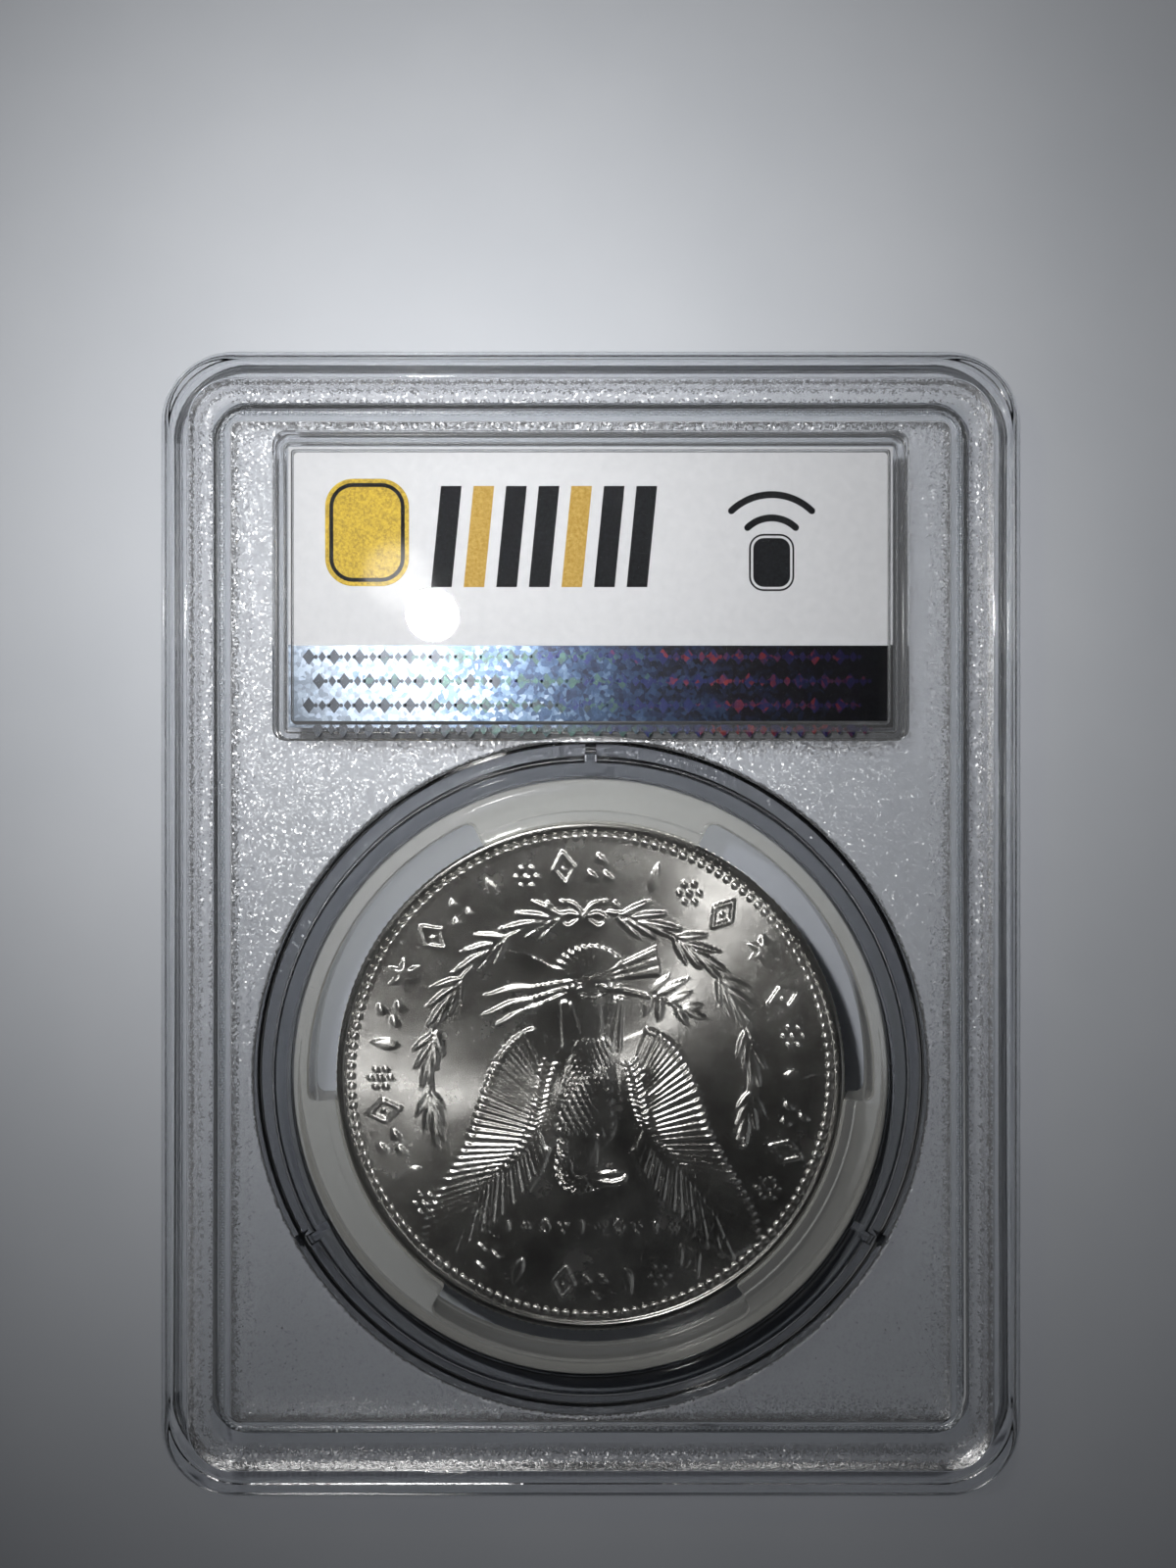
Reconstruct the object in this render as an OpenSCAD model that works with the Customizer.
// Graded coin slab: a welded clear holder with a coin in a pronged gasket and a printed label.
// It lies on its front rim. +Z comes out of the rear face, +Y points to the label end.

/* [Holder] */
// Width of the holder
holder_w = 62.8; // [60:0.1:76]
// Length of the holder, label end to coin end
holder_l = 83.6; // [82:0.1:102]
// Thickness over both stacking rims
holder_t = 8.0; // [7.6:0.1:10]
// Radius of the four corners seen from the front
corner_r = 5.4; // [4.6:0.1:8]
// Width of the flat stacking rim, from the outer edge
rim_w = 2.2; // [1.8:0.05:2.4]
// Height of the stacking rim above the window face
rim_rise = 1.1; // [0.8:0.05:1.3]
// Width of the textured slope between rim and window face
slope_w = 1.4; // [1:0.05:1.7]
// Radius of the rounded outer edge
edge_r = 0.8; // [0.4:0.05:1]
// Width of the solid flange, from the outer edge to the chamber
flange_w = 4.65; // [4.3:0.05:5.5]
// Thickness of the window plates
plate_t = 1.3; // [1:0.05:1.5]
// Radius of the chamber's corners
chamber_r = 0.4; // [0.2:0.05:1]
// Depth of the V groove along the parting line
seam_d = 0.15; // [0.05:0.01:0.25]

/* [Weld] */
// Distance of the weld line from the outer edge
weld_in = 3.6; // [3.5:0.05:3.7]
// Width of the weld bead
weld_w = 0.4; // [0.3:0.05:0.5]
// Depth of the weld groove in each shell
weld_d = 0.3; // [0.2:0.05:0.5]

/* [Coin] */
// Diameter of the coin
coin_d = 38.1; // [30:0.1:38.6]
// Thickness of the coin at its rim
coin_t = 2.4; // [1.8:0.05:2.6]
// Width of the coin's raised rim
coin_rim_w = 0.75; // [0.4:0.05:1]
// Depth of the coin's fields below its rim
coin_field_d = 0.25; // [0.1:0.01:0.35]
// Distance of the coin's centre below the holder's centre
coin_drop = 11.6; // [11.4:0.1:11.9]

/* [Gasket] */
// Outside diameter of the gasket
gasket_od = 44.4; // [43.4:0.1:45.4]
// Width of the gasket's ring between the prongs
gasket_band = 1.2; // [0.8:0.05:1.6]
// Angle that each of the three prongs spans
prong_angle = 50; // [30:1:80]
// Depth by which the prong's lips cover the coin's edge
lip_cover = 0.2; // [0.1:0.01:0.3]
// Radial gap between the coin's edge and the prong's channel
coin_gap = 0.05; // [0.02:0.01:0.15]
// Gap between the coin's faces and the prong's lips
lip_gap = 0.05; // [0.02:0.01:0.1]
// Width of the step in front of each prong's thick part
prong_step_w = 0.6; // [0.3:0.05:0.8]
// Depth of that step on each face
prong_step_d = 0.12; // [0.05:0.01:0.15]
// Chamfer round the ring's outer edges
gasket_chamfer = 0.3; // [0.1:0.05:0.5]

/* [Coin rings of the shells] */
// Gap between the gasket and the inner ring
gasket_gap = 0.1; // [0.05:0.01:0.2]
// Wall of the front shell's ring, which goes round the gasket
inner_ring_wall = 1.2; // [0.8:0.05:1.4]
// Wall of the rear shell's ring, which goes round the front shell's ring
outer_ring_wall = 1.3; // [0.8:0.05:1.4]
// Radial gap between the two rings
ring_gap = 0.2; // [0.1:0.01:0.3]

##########

Lines containing the word "that" must all be returned from the material above.

Reconstruct the object in this render as an OpenSCAD model that works with the Customizer.
// Angle that each of the three prongs spans
// Depth of that step on each face